(Rows from a 3D modeling dataset)
* START *

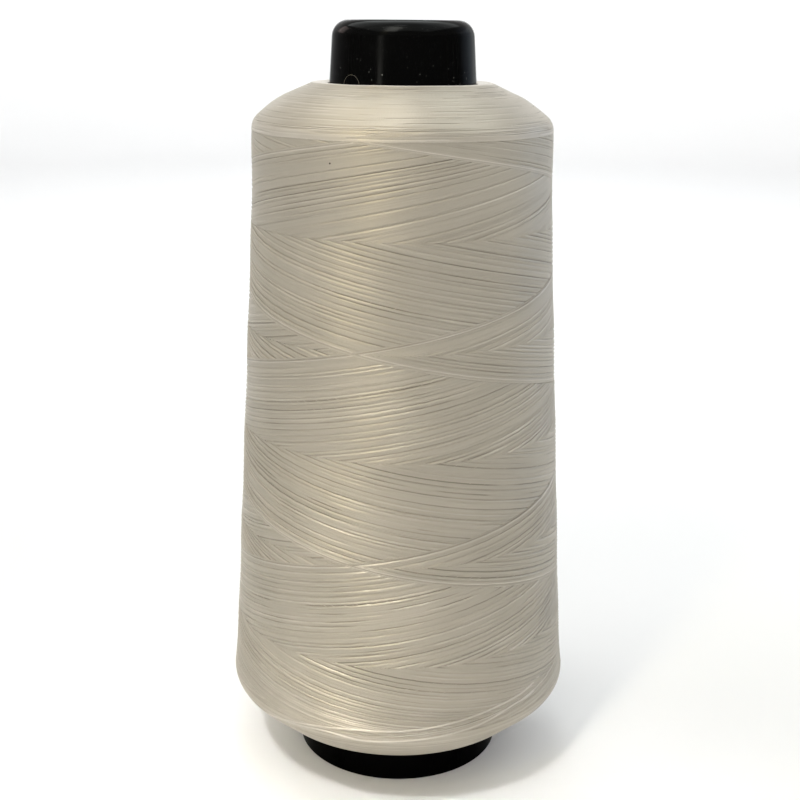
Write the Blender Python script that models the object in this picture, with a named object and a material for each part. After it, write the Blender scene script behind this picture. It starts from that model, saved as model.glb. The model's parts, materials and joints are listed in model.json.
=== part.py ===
"""Cone of thread: a moulded plastic cone tube with thread wound on it.

The tube is one hollow turned solid, open at both ends. Its wall tapers towards a rounded nose,
which turns in to a narrower mouth. The wound thread is a second turned solid round the tube: a
body that follows the tube's taper, a long shoulder that rises to the neck, a short bevel under
the widest turn, and a flat underside. Crossing turns leave a low diamond swell on its surface.

Units are metres, +Z is up, the axis of both pieces is Z, and the tube stands on z = 0.
"""

import math
from typing import NamedTuple

import bmesh
import bpy

# The tube
TUBE_LENGTH = 0.115
BASE_RADIUS = 0.01605
NOSE_RADIUS = 0.01025
TUBE_WALL = 0.0013
BASE_EDGE_ROUND = 0.0003
NOSE_ROUND = 0.0024
MOUTH_RADIUS = 0.0066
MOUTH_ROUND = 0.0007
LIP_DEPTH = 0.0024
LIP_CORNER_ROUND = 0.0009

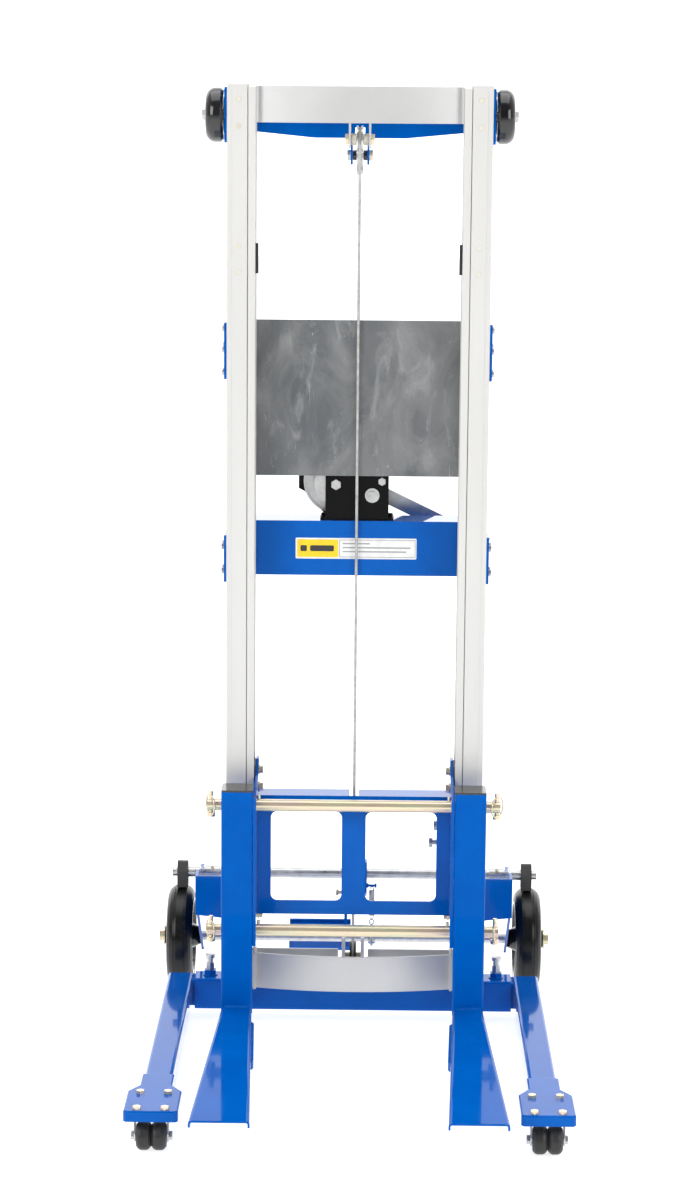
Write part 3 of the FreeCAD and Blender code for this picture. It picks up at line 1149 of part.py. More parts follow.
def build():
    os.makedirs("parts", exist_ok=True)
    export_pair("mast_rail", outer_rail())
    export_pair("inner_rail", inner_rail())
    export("glide_pads", glide_pads())
    export("inner_pads", inner_pads())
    plates = side_plates()
    export("side_plates_R", plates)
    export("side_plates_L", [mirror(plate) for plate in plates])
    export("winch_beam", winch_beam())
    export("rear_cross", rear_cross())
    export("guard_plate", guard_plate())
    export("top_plate", top_plate())
    export("frame_fasteners", frame_fasteners())
    export("inner_top_beam", inner_top_beam())
    export("inner_foot", inner_foot())
    export("inner_bolts", [sheave_bolt(INNER_TOP_Y, INNER_TOP_Z, TAB_X[1]),
                           sheave_pin(INNER_LOW_Y, INNER_LOW_Z, WEB_X[1])])
    export("sheave_inner_top", sheave(INNER_TOP_Y, INNER_TOP_Z, INNER_TOP_R))
    export("sheave_inner_low", sheave(INNER_LOW_Y, INNER_LOW_Z, INNER_LOW_R))
    export("sheave_outer_top", sheave(OUTER_TOP_Y, OUTER_TOP_Z, OUTER_TOP_R))
    export("rope_winch", rope_winch())
    export("rope_outer", rope_line(OUTER_ROPE_Y, INNER_LOW_Z, OUTER_TOP_Z))
    export("rope_inner", rope_inner())
    export("rope_carriage", rope_line(CARRIAGE_ROPE_Y, 484.5, INNER_TOP_Z))
    export("carriage_plate", carriage_plate())
    export_pair("carriage_side", carriage_side())
    export("carriage_slides", carriage_slides())
    export("carriage_fasteners", carriage_fasteners())
    export("fork_rods", fork_rods())
    export_pair("fork", fork())
    export("fork_caps", both_sides(fork_cap()))
    export("base_beam", base_beam())
    export_pair("axle_bracket", axle_bracket())
    export("axle", axle())
    export_pair("tyre", tyre())
    export_pair("rim", rim())
    export_pair("load_wheel", load_wheel())
    export_pair("leg", leg())
    mount = caster_mount()
    export("caster_mount_R", mount)
    export("caster_mount_L", [mirror(piece) for piece in mount])
    export_pair("caster_fork", caster_fork())
    export_pair("caster_wheels", caster_wheels())
    export_pair("plunger", plunger())
    export("brake_shaft", brake_shaft())
    export("brake_pedal", brake_pedal())
    export("brake_shoes", both_sides(brake_shoe()))
    export("brake_spring", brake_spring())
    export("drum", drum())
    export("crank", crank())
    export("crank_grip", crank_grip())
    export("winch_frame", winch_frame())


build()
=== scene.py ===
import json
import math
import random

import bpy
from mathutils import Matrix, Vector


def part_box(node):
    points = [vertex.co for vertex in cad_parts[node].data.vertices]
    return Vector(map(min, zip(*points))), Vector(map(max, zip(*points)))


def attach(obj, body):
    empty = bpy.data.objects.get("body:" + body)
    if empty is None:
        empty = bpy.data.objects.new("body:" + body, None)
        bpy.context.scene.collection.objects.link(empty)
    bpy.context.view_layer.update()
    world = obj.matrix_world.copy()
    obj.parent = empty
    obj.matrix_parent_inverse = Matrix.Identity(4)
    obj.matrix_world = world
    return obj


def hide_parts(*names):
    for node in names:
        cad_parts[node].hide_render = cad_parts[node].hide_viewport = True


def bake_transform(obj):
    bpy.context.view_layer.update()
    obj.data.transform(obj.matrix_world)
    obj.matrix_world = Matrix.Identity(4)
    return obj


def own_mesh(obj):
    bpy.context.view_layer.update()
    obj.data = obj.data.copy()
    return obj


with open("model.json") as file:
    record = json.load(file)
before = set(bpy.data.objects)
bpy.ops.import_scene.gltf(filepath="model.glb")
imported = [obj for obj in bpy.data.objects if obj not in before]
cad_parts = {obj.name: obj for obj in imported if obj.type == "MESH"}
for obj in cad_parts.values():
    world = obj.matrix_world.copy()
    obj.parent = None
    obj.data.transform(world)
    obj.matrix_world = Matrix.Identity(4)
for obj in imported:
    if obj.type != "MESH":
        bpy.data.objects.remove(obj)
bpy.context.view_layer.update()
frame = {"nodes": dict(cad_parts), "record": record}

MM = 0.001
NODES = frame["nodes"]


# ------------------------------------------------------------------ material graphs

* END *

#### The exercise
Would you quote everything above from the line containing "piece in mount])" down to the line containing "zip(*points))), Vector(map(max, zip(*points)))"? Include both of those lines and nothing else.

#### Solution to the exercise
    export("caster_mount_L", [mirror(piece) for piece in mount])
    export_pair("caster_fork", caster_fork())
    export_pair("caster_wheels", caster_wheels())
    export_pair("plunger", plunger())
    export("brake_shaft", brake_shaft())
    export("brake_pedal", brake_pedal())
    export("brake_shoes", both_sides(brake_shoe()))
    export("brake_spring", brake_spring())
    export("drum", drum())
    export("crank", crank())
    export("crank_grip", crank_grip())
    export("winch_frame", winch_frame())


build()
=== scene.py ===
import json
import math
import random

import bpy
from mathutils import Matrix, Vector


def part_box(node):
    points = [vertex.co for vertex in cad_parts[node].data.vertices]
    return Vector(map(min, zip(*points))), Vector(map(max, zip(*points)))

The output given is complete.